2002 Denver Annual Meeting (October 27-30, 2002)

Paper No. 3
Presentation Time: 2:00 PM

THE EVOLUTION OF WITHIN-COMMUNITY PHANEROZOIC LAND PLANT DIVERSITY


SIMS, Hallie J.1, STEIN, William E.2, WING, Scott L.1, GENSEL, Patricia G.3, TIFFNEY, Bruce H.4, GASTALDO, Robert A.5, REES, P. McAllister6, RAYMOND, Anne7, WILF, Peter8 and JOHNSON, Kirk R.9, (1)Dept. Paleobiology (NMNH), Smithsonian Institution, Washington, DC 20560, (2)Dept. Biological Sciences, SUNY, Binghamton, NY 13902, (3)Dept. Biology, Univ of North Carolina, Chapel Hill, NC 28223, (4)Dept. Geological Sciences, Univ of California, Santa Barbara, CA 93106, (5)Dept. Geology, Colby College, Waterville, ME 04901, (6)Dept. Geophysical Sciences, Univ of Chicago, Chicago, IL 60637, (7)Dept. Geology & Geophysics, Texas A&M Univ, College Station, TX, (8)Dept. Geosciences, Pennsylvania State Univ, PA, (9)Department of Earth Sciences, Denver Museum of Nature & Sci, 2001 Colorado Boulevard, Denver, CO 80205, sims.hallie@nmnh.si.edu

Variation in the number of taxa within a community (alpha diversity) often is linked to environmental factors (e.g., climate, disturbance frequency) or biological innovations (e.g., arborescence, seeds, insect pollinators) that allow some organisms to subdivide niche space more finely and thus increase the carrying capacity of a habitat. Land plants in particular show marked variation in alpha diversity in modern communities, with higher values associated with tropical communities and lower latitudes. Previous work has suggested that alpha diversity in plant communities increased steadily through the mid-Paleozoic to a late Paleozoic – Mesozoic plateau, followed by a dramatic increase in mean alpha beginning in the late Cretaceous and continuing into the Cenozoic. This pattern parallels estimates of global diversity through the Phanerozoic, leading to suggestions that increases in global diversity were driven by increases in alpha. However, subsequent compilations have indicated that the observed alpha diversity pattern may be an artifact of temporal changes in preserved environments and spatial and stratigraphic sampling constraints. Here we analyze species lists drawn from over 1400 paleobotanical collections compiled in the Paleobiology Database (www.paleodb.org) from primary literature and personal field work.
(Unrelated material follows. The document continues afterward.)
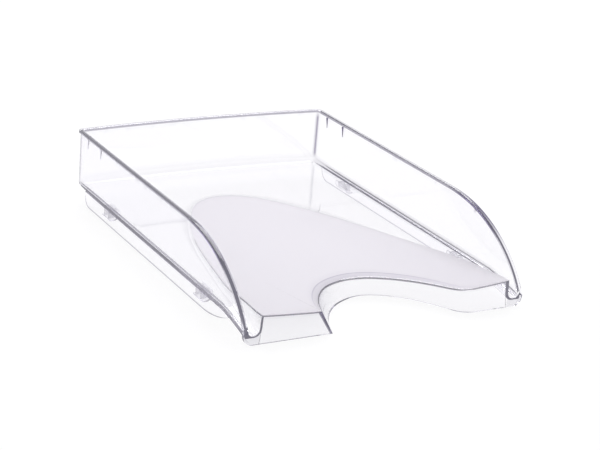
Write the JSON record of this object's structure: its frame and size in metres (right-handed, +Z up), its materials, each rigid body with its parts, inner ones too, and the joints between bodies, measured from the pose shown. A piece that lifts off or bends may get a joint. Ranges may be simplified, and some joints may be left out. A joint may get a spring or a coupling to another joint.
{
  "type": "letter tray",
  "caption": "Clear moulded letter tray with an open front, rims that sweep down to the front, a raised frosted ramp, an asymmetric finger notch and foot runners",
  "frame": {"origin": "on the desk, under the middle of the tray's overall box", "axes": "+X to the right seen from the open front, +Y towards the back wall, +Z up; the open front faces -Y"},
  "size_m": [0.257, 0.348, 0.066],
  "materials": {
    "clear_plastic": "clear polished crystal plastic with a very faint violet tint",
    "frosted_plastic": "the same plastic with a fine satin texture that makes it milky"
  },
  "bodies": {
    "root": {"back_wall": "clear_plastic", "back_rim": "clear_plastic", "left_wall": "clear_plastic", "left_rim": "clear_plastic", "right_wall": "clear_plastic", "right_rim": "clear_plastic", "floor_panel": "clear_plastic", "left_gutter": "clear_plastic", "right_gutter": "clear_plastic", "frosted_ramp": "frosted_plastic", "left_ramp_step": "clear_plastic", "right_ramp_step": "clear_plastic", "notch_wall": "clear_plastic", "left_apron": "clear_plastic", "right_apron": "clear_plastic", "left_runner": "clear_plastic", "right_runner": "clear_plastic", "left_rear_lug": "clear_plastic", "left_front_lug": "clear_plastic", "left_rear_rib": "clear_plastic", "left_front_rib": "clear_plastic", "right_rear_lug": "clear_plastic", "right_front_lug": "clear_plastic", "right_rear_rib": "clear_plastic", "right_front_rib": "clear_plastic"}
  },
  "joints": []
}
Analyses were restricted to North American and European macrofloras preserved in fluvial, deltaic, and lacustrine depositional environments where specimens were collected from geographically well-constrained (e.g., < 10 x 10 m) and stratigraphically well-constrained (e.g., a horizon or bed) sites. Preliminary results indicate that mean alpha increased in the Devonian –Carboniferous but did not change significantly through the remainder of the Phanerozoic. If alpha did not change in coordination with global diversity, these results suggest that increases in global may have been driven by increases in among-community diversity. Alternately, the diverging patterns could reflect the temporal variation in depositional environments sampled; we test this using factor analysis to assess the relative association of alpha diversity with paleoenvironment (based on lithological data), paleolatitude, climate, sampling intensity, and geological age.